== EXTRACTED ENTRIES ==

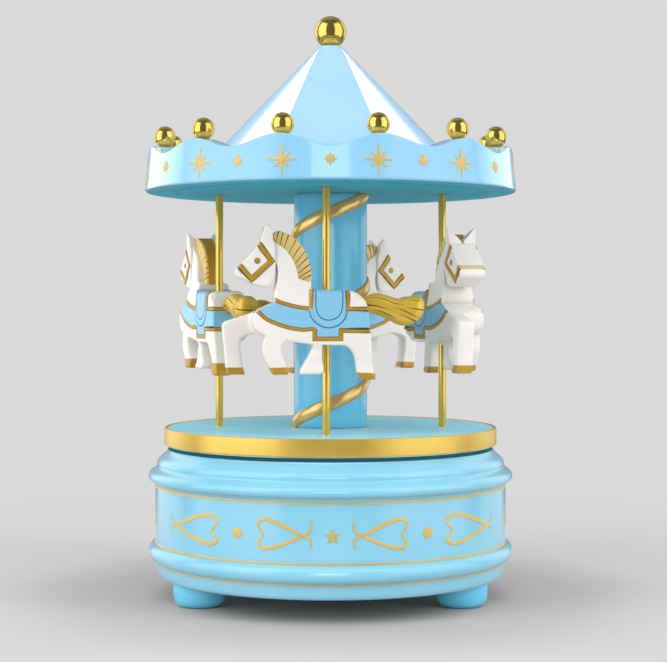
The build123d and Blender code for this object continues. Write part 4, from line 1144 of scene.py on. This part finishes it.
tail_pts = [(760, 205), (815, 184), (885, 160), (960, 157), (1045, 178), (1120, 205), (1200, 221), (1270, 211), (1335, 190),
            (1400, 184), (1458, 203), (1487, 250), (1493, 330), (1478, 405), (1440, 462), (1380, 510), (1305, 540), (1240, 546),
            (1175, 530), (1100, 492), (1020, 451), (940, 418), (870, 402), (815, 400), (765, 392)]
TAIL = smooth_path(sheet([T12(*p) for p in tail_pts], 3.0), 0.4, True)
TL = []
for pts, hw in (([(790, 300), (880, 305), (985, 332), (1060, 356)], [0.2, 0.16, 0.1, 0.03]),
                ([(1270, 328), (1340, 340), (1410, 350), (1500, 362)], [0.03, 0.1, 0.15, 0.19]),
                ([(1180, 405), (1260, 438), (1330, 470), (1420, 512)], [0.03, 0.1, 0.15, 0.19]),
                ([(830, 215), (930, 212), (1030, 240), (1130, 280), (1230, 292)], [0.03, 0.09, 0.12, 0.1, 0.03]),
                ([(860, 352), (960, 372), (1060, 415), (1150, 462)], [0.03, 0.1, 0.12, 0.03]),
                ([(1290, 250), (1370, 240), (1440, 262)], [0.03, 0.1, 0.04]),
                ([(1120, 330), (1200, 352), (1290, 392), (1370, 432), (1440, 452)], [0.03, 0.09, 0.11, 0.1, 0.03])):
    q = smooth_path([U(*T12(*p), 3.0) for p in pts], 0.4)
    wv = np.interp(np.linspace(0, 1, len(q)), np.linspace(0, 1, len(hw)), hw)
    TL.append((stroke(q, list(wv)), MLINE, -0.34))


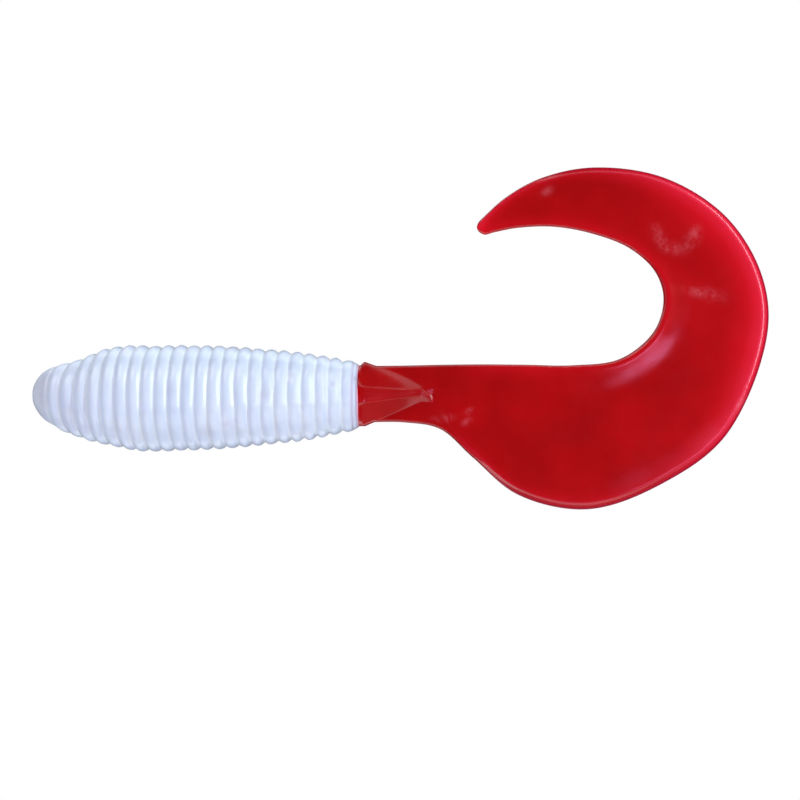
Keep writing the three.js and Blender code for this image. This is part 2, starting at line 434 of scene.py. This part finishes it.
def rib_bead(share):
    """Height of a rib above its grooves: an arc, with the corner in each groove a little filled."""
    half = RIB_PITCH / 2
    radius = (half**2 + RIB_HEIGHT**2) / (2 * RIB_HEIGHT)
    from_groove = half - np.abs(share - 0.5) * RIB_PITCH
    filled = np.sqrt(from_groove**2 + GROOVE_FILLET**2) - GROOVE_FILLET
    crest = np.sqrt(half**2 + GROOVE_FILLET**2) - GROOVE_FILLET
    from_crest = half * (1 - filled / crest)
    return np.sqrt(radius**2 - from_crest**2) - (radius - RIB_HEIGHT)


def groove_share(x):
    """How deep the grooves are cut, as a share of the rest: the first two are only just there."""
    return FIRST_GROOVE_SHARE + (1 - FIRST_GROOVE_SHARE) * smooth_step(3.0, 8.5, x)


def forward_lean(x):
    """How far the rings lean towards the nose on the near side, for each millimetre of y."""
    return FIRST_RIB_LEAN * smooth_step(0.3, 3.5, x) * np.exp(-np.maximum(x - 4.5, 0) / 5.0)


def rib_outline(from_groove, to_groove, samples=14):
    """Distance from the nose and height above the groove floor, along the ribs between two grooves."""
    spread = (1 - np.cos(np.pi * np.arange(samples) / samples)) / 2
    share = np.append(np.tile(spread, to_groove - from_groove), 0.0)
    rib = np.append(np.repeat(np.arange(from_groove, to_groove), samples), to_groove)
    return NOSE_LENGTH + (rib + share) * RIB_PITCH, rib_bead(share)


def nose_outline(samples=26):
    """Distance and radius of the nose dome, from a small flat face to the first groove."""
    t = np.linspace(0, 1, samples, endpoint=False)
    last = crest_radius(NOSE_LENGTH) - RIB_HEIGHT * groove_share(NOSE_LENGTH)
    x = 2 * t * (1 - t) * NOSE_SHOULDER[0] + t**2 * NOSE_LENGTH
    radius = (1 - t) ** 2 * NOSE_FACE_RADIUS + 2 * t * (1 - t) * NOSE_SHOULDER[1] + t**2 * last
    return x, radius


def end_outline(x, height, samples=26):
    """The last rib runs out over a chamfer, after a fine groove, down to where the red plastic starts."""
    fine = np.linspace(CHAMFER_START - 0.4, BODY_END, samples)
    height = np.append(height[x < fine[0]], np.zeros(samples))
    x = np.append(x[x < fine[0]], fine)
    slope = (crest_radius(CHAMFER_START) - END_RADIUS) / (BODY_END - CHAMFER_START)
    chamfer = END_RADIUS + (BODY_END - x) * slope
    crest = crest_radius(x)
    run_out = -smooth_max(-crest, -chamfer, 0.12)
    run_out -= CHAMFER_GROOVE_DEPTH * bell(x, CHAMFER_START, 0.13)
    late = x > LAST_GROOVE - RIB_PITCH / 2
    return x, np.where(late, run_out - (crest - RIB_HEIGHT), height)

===

# WRITTEN INSTRUCTION
Extract exactly the leading lines of the data, stopping at and including the line with "return np.sqrt(radius**2 - from_crest**2)".

# EXPECTED OUTPUT
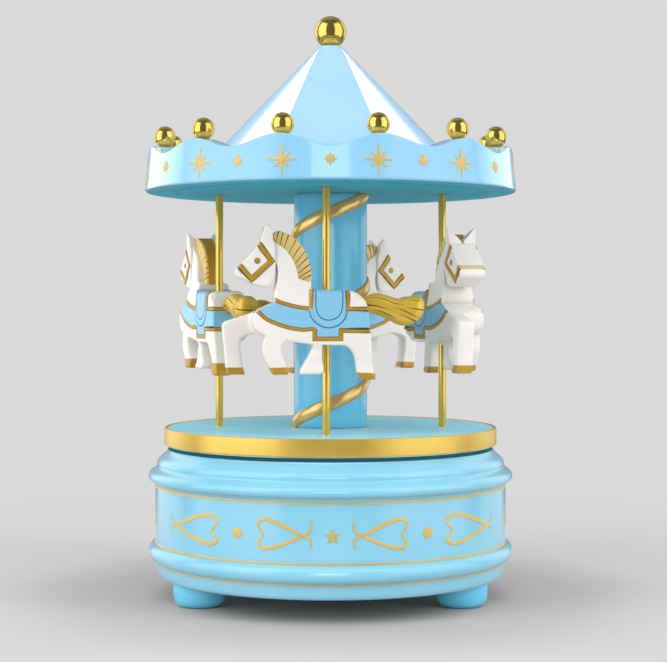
The build123d and Blender code for this object continues. Write part 4, from line 1144 of scene.py on. This part finishes it.
tail_pts = [(760, 205), (815, 184), (885, 160), (960, 157), (1045, 178), (1120, 205), (1200, 221), (1270, 211), (1335, 190),
            (1400, 184), (1458, 203), (1487, 250), (1493, 330), (1478, 405), (1440, 462), (1380, 510), (1305, 540), (1240, 546),
            (1175, 530), (1100, 492), (1020, 451), (940, 418), (870, 402), (815, 400), (765, 392)]
TAIL = smooth_path(sheet([T12(*p) for p in tail_pts], 3.0), 0.4, True)
TL = []
for pts, hw in (([(790, 300), (880, 305), (985, 332), (1060, 356)], [0.2, 0.16, 0.1, 0.03]),
                ([(1270, 328), (1340, 340), (1410, 350), (1500, 362)], [0.03, 0.1, 0.15, 0.19]),
                ([(1180, 405), (1260, 438), (1330, 470), (1420, 512)], [0.03, 0.1, 0.15, 0.19]),
                ([(830, 215), (930, 212), (1030, 240), (1130, 280), (1230, 292)], [0.03, 0.09, 0.12, 0.1, 0.03]),
                ([(860, 352), (960, 372), (1060, 415), (1150, 462)], [0.03, 0.1, 0.12, 0.03]),
                ([(1290, 250), (1370, 240), (1440, 262)], [0.03, 0.1, 0.04]),
                ([(1120, 330), (1200, 352), (1290, 392), (1370, 432), (1440, 452)], [0.03, 0.09, 0.11, 0.1, 0.03])):
    q = smooth_path([U(*T12(*p), 3.0) for p in pts], 0.4)
    wv = np.interp(np.linspace(0, 1, len(q)), np.linspace(0, 1, len(hw)), hw)
    TL.append((stroke(q, list(wv)), MLINE, -0.34))


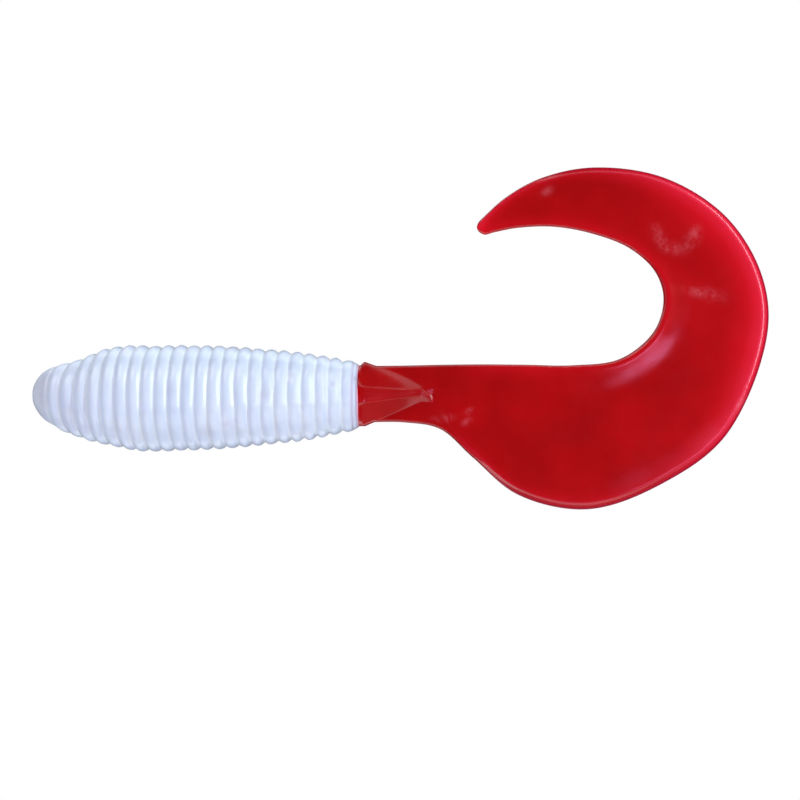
Keep writing the three.js and Blender code for this image. This is part 2, starting at line 434 of scene.py. This part finishes it.
def rib_bead(share):
    """Height of a rib above its grooves: an arc, with the corner in each groove a little filled."""
    half = RIB_PITCH / 2
    radius = (half**2 + RIB_HEIGHT**2) / (2 * RIB_HEIGHT)
    from_groove = half - np.abs(share - 0.5) * RIB_PITCH
    filled = np.sqrt(from_groove**2 + GROOVE_FILLET**2) - GROOVE_FILLET
    crest = np.sqrt(half**2 + GROOVE_FILLET**2) - GROOVE_FILLET
    from_crest = half * (1 - filled / crest)
    return np.sqrt(radius**2 - from_crest**2) - (radius - RIB_HEIGHT)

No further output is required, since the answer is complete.